## [Rows from a 3D modeling dataset]
►

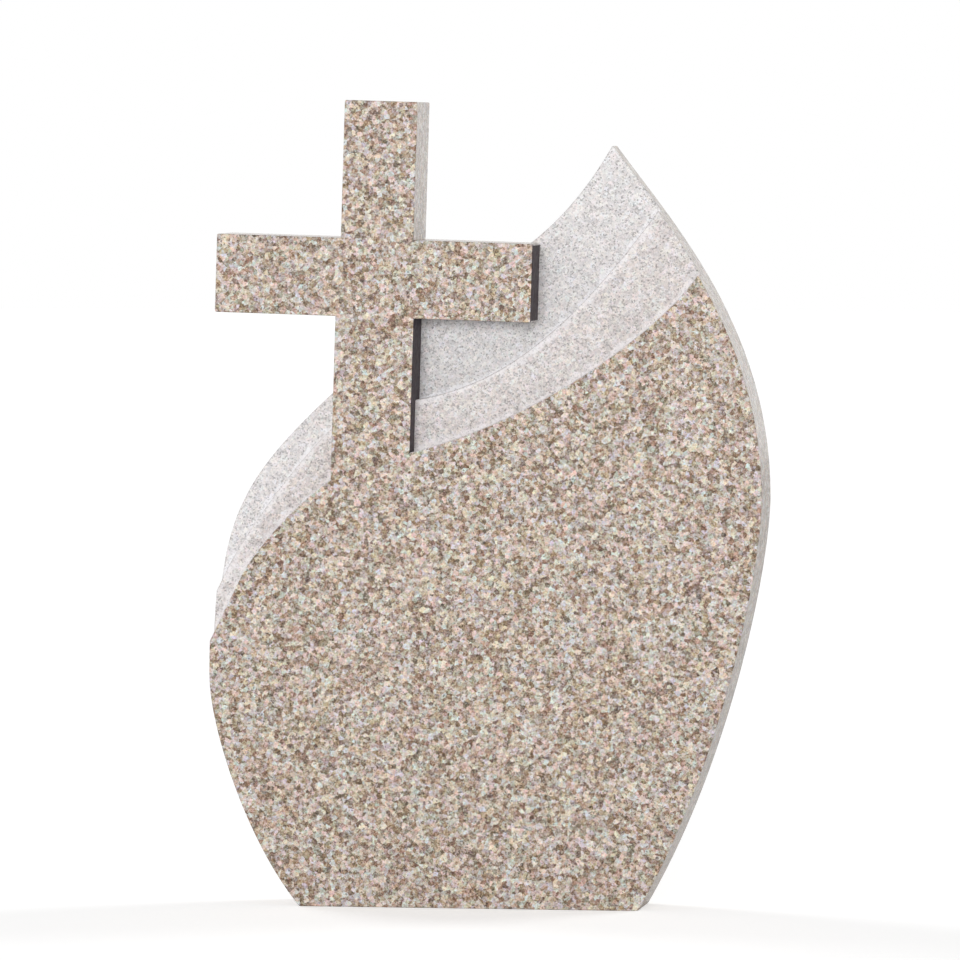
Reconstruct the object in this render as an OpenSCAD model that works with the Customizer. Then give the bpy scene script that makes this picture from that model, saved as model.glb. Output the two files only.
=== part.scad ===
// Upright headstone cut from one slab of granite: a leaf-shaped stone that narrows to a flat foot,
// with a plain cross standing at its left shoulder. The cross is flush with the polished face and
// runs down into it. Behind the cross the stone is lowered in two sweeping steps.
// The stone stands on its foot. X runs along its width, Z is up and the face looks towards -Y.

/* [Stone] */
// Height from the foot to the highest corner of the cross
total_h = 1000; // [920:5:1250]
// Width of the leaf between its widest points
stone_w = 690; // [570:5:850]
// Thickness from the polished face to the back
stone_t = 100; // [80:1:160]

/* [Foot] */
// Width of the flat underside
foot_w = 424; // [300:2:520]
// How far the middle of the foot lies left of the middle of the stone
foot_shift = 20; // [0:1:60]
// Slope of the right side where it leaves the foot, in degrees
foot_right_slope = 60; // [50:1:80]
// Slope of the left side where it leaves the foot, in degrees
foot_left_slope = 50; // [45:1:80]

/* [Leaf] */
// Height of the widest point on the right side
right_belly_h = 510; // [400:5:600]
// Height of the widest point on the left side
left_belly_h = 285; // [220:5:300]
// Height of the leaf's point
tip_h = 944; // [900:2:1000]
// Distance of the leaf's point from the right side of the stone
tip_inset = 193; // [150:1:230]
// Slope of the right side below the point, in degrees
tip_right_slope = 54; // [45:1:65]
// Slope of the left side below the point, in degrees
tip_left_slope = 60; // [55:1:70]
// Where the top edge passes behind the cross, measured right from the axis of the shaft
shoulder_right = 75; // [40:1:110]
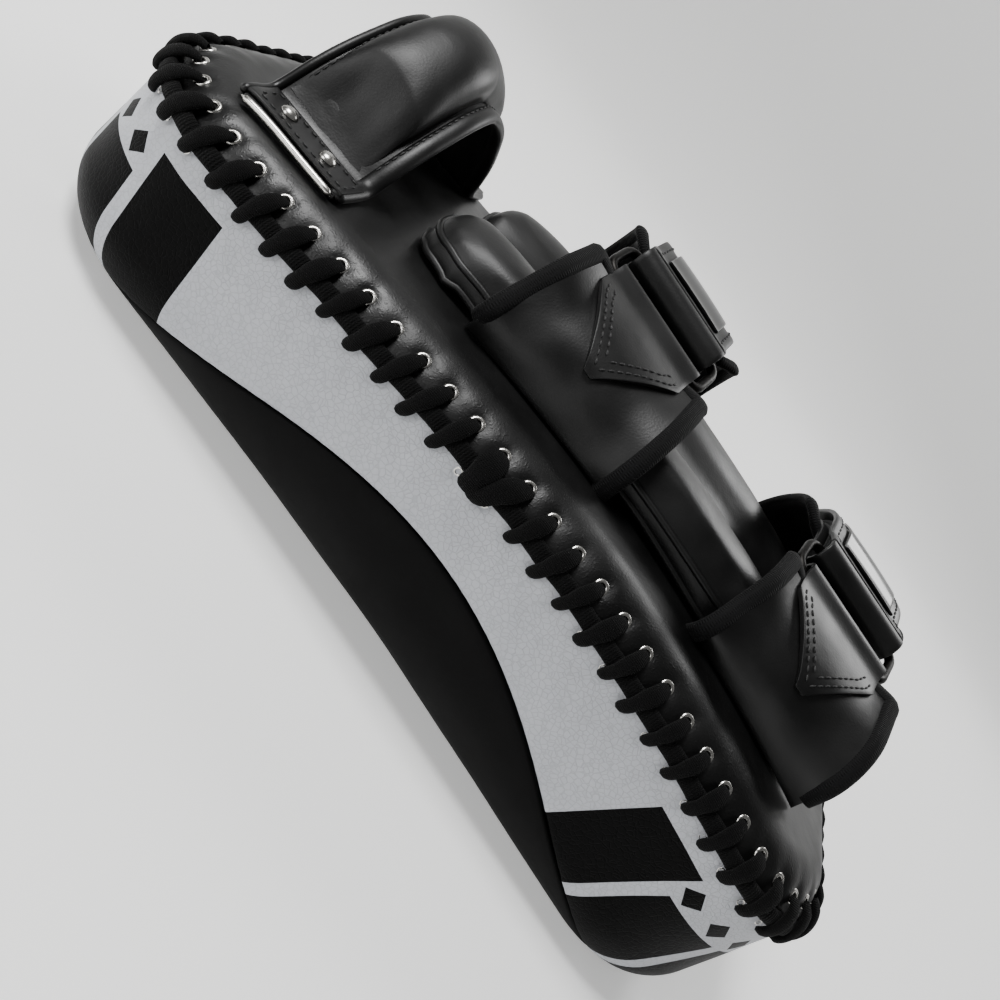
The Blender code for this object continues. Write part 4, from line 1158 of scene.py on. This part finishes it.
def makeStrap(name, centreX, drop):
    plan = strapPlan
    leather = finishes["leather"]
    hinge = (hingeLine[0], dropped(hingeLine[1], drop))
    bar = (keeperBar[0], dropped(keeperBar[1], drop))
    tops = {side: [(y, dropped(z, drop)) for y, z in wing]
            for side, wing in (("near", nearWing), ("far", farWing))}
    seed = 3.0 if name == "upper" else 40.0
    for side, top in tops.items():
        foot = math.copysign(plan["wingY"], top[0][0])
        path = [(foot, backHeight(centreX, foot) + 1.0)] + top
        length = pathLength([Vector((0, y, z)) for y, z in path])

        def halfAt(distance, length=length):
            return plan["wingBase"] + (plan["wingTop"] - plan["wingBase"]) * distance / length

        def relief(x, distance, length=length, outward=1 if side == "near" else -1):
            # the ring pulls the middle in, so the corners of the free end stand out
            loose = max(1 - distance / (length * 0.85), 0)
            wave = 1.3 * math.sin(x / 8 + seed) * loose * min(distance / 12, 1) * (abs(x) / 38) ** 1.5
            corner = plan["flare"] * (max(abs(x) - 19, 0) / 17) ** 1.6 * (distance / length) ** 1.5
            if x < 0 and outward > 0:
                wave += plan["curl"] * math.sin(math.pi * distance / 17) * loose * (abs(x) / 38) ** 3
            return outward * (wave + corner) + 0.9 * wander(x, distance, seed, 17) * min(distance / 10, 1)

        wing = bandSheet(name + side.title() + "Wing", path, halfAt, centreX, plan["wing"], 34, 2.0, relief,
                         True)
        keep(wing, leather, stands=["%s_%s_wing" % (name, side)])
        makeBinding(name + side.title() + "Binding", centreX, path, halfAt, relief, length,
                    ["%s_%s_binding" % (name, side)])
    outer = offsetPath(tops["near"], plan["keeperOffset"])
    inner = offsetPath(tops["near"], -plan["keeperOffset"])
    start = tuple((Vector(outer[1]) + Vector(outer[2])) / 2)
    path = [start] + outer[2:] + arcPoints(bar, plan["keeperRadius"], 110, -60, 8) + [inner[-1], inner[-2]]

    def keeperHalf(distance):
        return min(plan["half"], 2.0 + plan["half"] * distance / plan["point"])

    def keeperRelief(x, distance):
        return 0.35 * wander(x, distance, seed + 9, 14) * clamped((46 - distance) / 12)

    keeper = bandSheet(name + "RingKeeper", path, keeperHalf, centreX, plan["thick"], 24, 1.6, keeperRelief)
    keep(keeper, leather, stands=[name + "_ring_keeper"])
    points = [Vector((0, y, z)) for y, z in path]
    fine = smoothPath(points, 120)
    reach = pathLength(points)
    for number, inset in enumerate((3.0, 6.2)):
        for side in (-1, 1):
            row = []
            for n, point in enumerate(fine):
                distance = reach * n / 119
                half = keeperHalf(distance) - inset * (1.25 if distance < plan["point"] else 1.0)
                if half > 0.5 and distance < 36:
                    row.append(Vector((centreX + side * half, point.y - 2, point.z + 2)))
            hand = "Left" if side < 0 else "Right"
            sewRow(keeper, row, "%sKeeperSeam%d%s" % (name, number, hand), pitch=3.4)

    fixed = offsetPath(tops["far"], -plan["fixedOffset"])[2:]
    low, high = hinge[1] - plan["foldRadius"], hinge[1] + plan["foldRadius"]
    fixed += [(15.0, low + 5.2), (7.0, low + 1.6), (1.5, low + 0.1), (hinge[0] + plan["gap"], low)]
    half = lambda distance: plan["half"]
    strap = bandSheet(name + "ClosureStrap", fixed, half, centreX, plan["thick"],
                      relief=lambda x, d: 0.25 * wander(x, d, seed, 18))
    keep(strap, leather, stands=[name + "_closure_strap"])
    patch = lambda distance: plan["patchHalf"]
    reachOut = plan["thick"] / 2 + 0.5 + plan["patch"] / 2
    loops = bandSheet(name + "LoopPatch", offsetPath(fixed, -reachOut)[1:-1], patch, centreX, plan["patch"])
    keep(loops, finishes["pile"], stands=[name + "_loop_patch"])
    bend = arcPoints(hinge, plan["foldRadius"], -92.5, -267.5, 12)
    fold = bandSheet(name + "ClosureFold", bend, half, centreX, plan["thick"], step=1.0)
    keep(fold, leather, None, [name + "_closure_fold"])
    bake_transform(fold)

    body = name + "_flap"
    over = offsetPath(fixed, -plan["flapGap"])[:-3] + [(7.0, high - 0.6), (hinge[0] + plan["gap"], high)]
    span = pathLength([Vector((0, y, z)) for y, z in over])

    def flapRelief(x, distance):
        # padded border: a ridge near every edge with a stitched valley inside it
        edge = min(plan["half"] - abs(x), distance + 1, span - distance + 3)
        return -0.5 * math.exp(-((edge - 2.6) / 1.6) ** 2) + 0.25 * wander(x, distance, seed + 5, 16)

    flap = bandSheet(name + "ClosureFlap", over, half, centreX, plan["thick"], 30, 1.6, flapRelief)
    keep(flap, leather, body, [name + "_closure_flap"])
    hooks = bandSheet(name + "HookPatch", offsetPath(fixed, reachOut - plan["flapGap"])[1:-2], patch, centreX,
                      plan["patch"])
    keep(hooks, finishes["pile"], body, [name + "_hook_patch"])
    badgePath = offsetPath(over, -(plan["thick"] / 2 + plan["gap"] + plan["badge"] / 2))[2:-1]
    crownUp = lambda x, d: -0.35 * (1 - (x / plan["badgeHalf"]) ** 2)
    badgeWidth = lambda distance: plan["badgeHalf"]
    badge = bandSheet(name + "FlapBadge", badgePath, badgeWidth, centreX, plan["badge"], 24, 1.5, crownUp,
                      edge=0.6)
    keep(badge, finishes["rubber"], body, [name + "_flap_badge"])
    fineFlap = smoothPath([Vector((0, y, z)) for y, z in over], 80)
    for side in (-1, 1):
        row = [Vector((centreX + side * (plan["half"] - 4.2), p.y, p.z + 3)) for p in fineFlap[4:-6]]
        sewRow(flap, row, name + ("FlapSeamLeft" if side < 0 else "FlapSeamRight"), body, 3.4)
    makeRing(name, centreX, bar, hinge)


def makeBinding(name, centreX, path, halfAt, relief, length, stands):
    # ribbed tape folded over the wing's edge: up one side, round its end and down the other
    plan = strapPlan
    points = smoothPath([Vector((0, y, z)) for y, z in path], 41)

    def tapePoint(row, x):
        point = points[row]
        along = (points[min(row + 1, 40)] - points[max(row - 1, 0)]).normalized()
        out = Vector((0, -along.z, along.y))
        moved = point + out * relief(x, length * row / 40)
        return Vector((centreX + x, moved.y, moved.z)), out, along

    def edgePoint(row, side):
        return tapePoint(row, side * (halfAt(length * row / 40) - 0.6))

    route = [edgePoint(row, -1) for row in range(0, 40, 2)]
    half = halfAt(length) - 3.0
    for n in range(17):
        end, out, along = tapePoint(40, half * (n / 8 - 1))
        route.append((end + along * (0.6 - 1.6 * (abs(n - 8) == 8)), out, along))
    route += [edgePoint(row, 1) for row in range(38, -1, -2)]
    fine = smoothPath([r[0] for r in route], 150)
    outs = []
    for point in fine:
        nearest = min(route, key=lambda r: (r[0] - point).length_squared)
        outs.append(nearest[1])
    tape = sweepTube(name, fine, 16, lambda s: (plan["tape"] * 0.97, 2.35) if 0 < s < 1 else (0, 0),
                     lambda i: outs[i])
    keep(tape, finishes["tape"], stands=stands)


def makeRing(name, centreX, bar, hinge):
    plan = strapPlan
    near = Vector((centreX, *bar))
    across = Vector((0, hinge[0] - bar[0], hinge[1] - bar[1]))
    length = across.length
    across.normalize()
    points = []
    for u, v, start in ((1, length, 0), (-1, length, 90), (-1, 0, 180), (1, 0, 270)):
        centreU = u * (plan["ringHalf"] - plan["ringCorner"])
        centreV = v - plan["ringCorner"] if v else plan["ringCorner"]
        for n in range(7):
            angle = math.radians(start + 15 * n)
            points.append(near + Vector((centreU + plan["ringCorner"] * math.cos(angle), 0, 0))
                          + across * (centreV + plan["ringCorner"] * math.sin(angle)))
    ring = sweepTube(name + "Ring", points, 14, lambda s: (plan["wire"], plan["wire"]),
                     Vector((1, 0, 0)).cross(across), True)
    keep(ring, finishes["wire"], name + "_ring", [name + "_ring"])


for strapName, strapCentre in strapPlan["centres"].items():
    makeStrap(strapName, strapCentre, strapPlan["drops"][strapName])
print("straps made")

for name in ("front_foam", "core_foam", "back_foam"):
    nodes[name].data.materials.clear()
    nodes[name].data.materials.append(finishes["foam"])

◄

Starting at the first line of the material above, reproduce each line exactly up to and including the line with "foot_left_slope = 50; // [45:1:80]".

## [Complete answer]
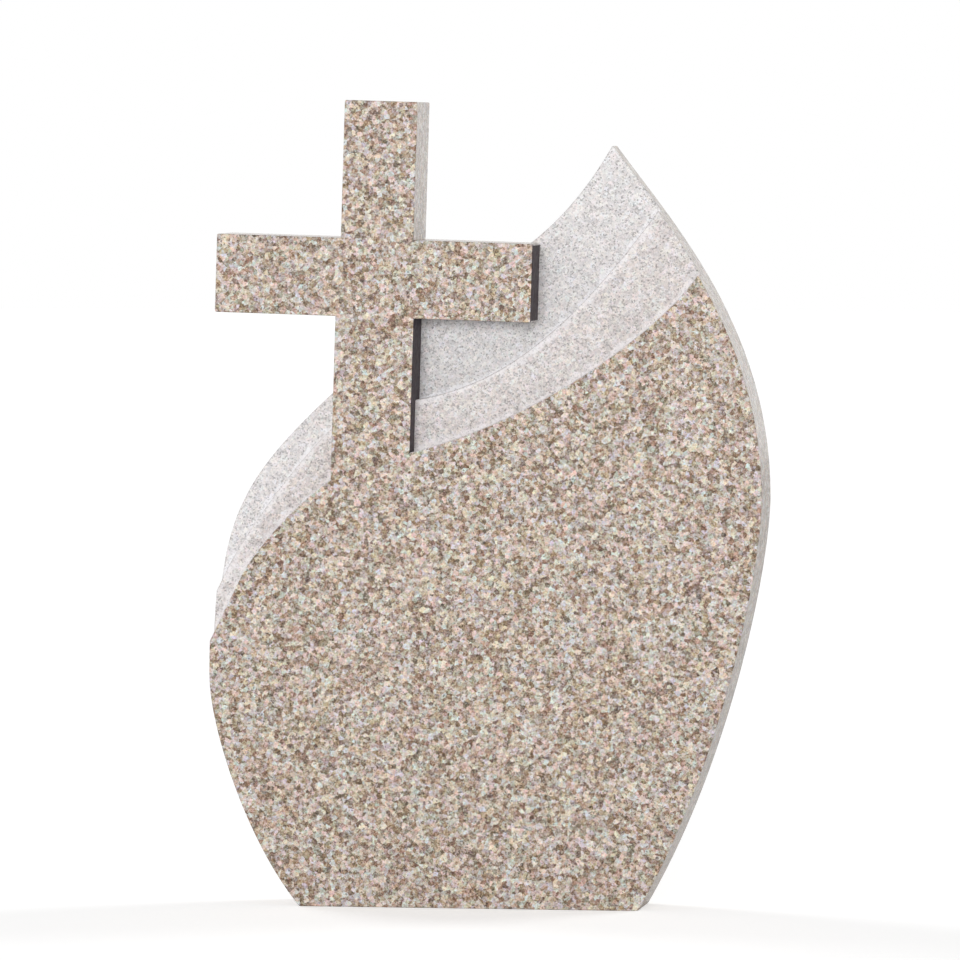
Reconstruct the object in this render as an OpenSCAD model that works with the Customizer. Then give the bpy scene script that makes this picture from that model, saved as model.glb. Output the two files only.
=== part.scad ===
// Upright headstone cut from one slab of granite: a leaf-shaped stone that narrows to a flat foot,
// with a plain cross standing at its left shoulder. The cross is flush with the polished face and
// runs down into it. Behind the cross the stone is lowered in two sweeping steps.
// The stone stands on its foot. X runs along its width, Z is up and the face looks towards -Y.

/* [Stone] */
// Height from the foot to the highest corner of the cross
total_h = 1000; // [920:5:1250]
// Width of the leaf between its widest points
stone_w = 690; // [570:5:850]
// Thickness from the polished face to the back
stone_t = 100; // [80:1:160]

/* [Foot] */
// Width of the flat underside
foot_w = 424; // [300:2:520]
// How far the middle of the foot lies left of the middle of the stone
foot_shift = 20; // [0:1:60]
// Slope of the right side where it leaves the foot, in degrees
foot_right_slope = 60; // [50:1:80]
// Slope of the left side where it leaves the foot, in degrees
foot_left_slope = 50; // [45:1:80]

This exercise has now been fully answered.